## INSTRUCTIONS TO FOLLOW
Return each line of the listing that contains the string "picture".

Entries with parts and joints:
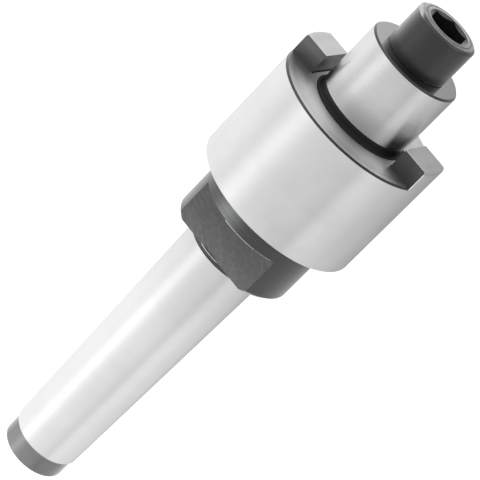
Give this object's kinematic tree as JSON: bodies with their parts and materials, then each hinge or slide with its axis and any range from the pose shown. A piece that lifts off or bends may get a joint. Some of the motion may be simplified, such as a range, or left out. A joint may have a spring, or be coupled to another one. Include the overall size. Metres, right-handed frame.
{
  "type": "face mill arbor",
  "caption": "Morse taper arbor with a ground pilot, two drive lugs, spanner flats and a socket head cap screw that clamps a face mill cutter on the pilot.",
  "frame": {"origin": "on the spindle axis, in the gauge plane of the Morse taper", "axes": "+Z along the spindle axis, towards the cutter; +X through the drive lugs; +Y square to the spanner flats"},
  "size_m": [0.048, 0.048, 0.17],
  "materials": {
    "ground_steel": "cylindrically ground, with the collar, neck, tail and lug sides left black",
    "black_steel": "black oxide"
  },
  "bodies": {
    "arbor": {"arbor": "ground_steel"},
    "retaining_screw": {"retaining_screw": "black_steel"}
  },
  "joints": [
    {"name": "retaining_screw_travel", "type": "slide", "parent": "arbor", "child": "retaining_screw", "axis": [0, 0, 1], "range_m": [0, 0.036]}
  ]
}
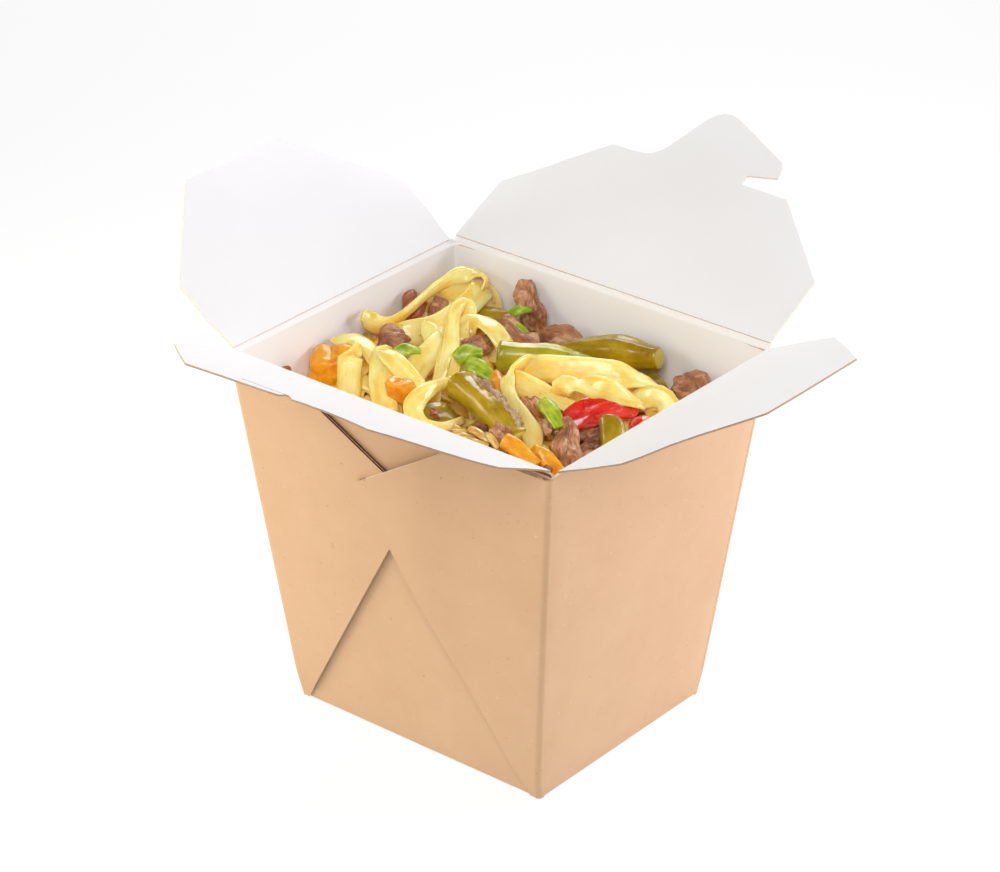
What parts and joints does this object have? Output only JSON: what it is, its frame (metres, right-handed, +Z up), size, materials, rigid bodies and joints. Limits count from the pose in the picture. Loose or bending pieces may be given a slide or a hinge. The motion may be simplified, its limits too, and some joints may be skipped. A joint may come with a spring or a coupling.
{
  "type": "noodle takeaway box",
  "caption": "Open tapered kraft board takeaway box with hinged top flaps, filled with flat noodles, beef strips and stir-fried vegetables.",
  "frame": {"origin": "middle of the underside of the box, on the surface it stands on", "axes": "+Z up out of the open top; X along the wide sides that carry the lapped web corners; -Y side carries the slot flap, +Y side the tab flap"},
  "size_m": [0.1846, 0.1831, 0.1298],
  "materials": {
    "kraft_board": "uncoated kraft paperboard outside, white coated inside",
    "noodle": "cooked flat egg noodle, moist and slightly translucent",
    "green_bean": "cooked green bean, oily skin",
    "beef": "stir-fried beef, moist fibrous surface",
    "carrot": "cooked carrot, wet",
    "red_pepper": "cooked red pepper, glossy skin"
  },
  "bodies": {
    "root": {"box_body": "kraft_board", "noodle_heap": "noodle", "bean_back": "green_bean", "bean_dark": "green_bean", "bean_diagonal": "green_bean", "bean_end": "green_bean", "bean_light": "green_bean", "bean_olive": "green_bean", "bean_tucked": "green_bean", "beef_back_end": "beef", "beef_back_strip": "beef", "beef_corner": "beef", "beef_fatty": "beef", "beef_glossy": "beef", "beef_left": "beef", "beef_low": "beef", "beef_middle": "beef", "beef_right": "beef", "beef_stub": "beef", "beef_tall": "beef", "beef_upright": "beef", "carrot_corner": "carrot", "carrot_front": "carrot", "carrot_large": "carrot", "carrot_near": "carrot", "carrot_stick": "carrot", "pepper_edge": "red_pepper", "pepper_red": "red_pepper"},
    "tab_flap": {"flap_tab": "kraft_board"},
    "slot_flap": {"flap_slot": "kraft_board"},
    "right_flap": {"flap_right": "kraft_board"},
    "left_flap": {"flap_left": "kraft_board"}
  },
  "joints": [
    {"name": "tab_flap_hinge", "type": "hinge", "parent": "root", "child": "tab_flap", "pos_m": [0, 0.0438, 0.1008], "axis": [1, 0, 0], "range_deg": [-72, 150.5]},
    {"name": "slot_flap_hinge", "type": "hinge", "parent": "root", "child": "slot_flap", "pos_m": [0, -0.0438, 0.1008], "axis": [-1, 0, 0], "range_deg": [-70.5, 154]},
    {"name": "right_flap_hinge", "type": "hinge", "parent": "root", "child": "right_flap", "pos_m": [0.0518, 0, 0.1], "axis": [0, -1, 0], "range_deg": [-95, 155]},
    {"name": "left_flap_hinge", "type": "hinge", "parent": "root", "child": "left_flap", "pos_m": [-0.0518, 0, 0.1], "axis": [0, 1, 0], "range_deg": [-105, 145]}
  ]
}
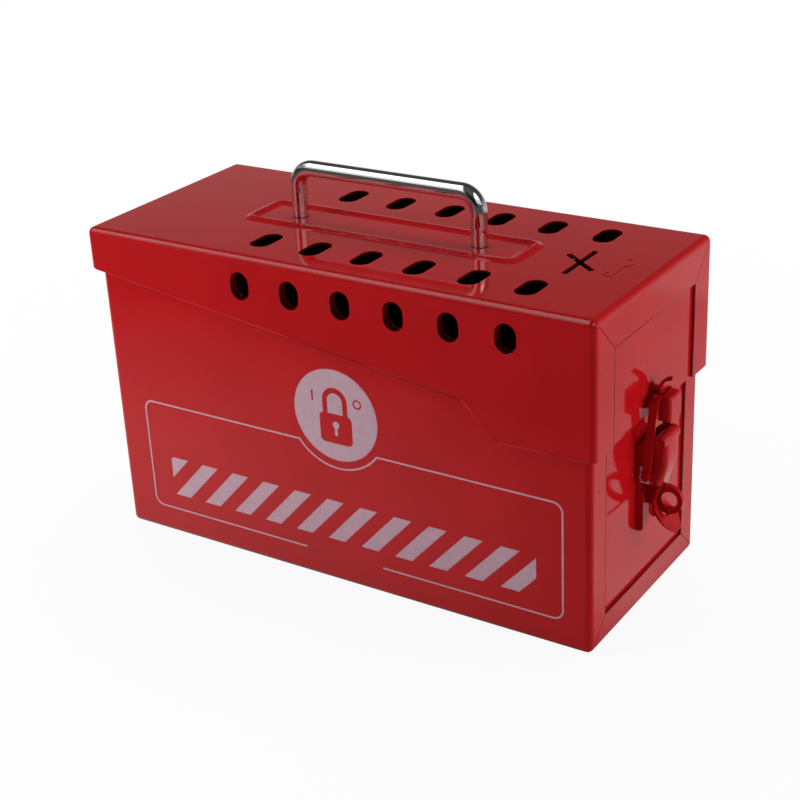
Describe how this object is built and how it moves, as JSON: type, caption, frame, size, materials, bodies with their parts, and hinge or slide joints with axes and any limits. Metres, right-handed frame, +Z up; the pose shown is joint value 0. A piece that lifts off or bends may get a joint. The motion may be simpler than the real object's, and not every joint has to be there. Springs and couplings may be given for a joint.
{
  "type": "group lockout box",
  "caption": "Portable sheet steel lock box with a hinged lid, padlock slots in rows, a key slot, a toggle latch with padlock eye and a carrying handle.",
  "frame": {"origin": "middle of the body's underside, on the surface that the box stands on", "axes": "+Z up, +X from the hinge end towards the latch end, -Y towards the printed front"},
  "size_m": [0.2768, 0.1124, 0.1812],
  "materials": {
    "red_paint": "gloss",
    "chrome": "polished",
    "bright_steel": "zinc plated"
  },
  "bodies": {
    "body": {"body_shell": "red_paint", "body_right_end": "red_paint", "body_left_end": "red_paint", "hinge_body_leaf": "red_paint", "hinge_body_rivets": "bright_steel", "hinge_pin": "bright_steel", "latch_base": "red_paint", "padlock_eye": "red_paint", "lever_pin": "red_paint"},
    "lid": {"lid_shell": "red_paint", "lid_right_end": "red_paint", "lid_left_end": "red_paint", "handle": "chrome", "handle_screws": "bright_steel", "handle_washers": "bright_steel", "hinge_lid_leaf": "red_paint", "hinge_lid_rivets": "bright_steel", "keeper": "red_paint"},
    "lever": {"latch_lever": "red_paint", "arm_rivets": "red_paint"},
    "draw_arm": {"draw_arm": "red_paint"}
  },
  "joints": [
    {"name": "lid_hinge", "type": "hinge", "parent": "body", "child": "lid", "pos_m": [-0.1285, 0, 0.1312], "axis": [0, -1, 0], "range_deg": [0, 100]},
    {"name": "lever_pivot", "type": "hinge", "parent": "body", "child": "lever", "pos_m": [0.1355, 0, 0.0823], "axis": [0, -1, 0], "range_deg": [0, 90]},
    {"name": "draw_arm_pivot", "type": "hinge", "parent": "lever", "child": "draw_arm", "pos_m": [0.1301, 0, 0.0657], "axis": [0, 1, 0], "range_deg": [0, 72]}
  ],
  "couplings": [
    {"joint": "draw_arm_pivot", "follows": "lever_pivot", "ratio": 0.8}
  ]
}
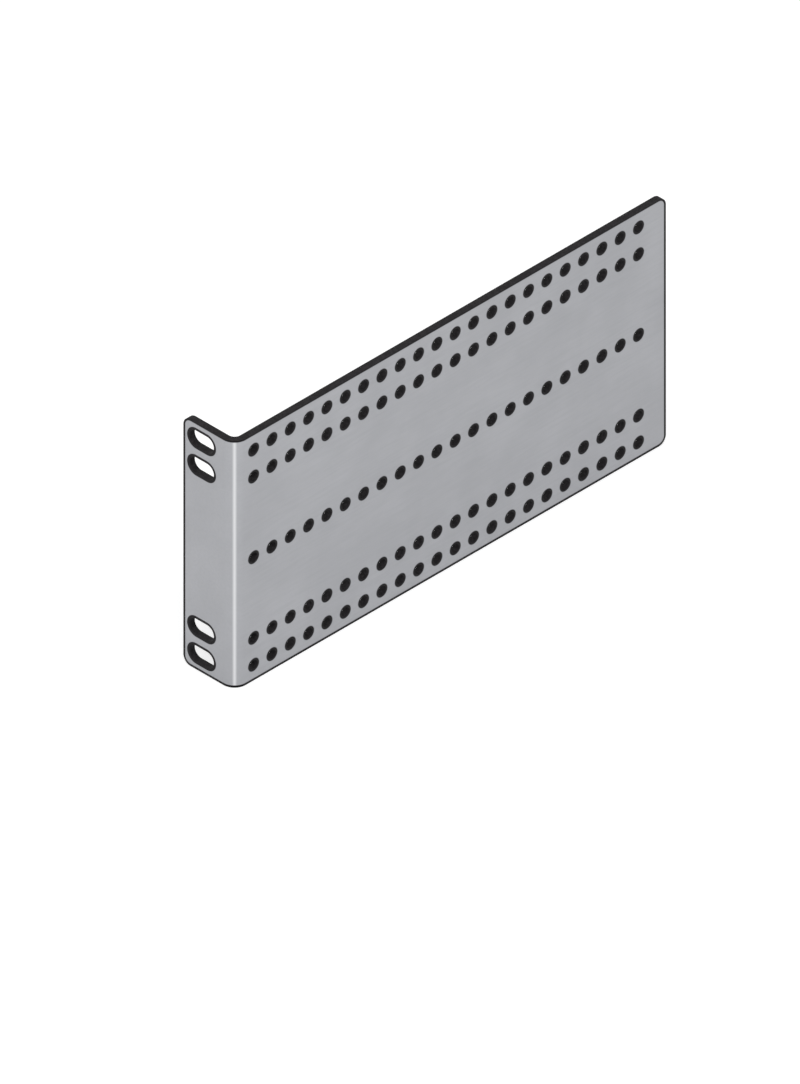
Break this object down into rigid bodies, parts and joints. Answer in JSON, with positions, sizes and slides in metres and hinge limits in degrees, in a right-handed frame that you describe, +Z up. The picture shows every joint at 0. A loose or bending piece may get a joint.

## RIGHT ANSWER
What parts and joints does this object have? Output only JSON: what it is, its frame (metres, right-handed, +Z up), size, materials, rigid bodies and joints. Limits count from the pose in the picture. Loose or bending pieces may be given a slide or a hinge. The motion may be simplified, its limits too, and some joints may be skipped. A joint may come with a spring or a coupling.
Break this object down into rigid bodies, parts and joints. Answer in JSON, with positions, sizes and slides in metres and hinge limits in degrees, in a right-handed frame that you describe, +Z up. The picture shows every joint at 0. A loose or bending piece may get a joint.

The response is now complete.